Bonnes lectures, au pluriel parce que les deux autres romans de cette auteure sont excellents également, et n’hésitez pas à commenter !
(Thriller / 2009 / Dark places)
Début des années 1980. Libby Day a sept ans lorsque sa mère et ses deux sœurs sont assassinées dans la ferme familiale. La petite fille, qui a échappé au massacre, désigne le meurtrier à la police, son frère Ben, âgé de quinze ans. Vingt-cinq ans plus tard, alors que son frère est toujours derrière les barreaux, Libby souffre de dépression chronique. Encouragée par une association, elle accepte de retourner pour la première fois sur les lieux du drame. Et c’est là, dans un Middle West dévasté par la crise économique, qu’une vérité inimaginable commence à émerger…

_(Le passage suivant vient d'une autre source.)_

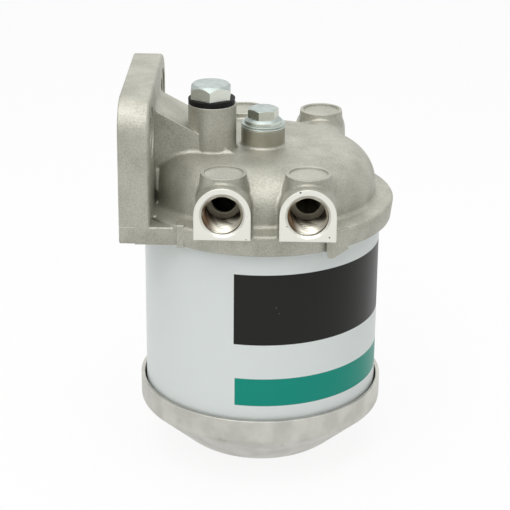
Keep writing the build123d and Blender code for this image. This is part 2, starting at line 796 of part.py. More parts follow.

Mon premier Gillian Flynn. Et ce « Les lieux sombres » a été une excellente surprise !
Tout est bon dans ce roman sombre, très sombre.
Le contexte tout d’abord. Gillian Flynn nous dépeint avec minutie une crise sociale dans une Amérique très éloignée de l’American dream et de ses success stories. Elle nous plonge au cœur de la misère rurale, violente, dans un monde où les dettes étouffent ceux qui s’escriment à garder la tête hors de l’eau.
L’écriture. Dans un style fluide et précis, le roman navigue entre passé et présent, entre différents points de vue, offrant un rythme haletant et prenant. S’ajoute à cet exercice de style particulièrement réussi, un ton général comportant une certaine dose d’humour constamment mise à mal par la sinistrose et la détresse ambiantes. Du grand art.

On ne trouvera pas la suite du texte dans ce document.